Customized Gut Bacteria Could Help Weight Loss
Our gut bacteria might determine how heavy we are, according to a new study.
Scientists have identified a specific, little known bacterial family that is highly heritable and more common in thinner people. The latest study also revealed that mice transplanted with this microbe were less likely to gain weight.
Researchers said the latest study suggests that customized probiotic therapies based on an individual's genetic makeup can help reduce the risk of obesity-related diseases.
"Our findings show that specific groups of microbes living in our gut could be protective against obesity - and that their abundance is influenced by our genes. The human microbiome represents an exciting new target for dietary changes and treatments aimed at combating obesity," Professor Tim Spector, Head of the Department of Twin Research and Genetic Epidemiology at King's College London, said in a news release.

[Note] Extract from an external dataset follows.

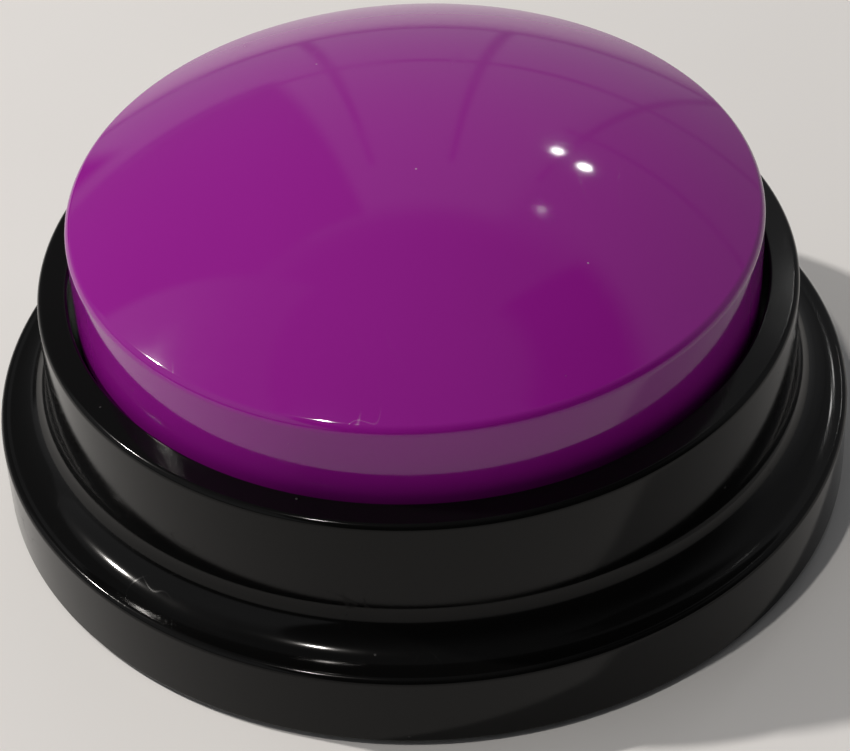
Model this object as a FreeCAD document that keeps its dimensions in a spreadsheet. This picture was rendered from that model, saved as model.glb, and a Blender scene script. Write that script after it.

"Up until now, variation in the abundances of gut microbes has been explained by diet, the environment, lifestyle, and health. This is the first study to firmly establish that certain types of gut microbes are heritable -- that their variation across a population is in part due to host genotype variation, not just environmental influences. These results will also help us find new predictors of disease and aid prevention," added Ruth Ley, Associate Professor at Cornell University in the United States, according to a statement.
The latest findings were published in the journal Cell.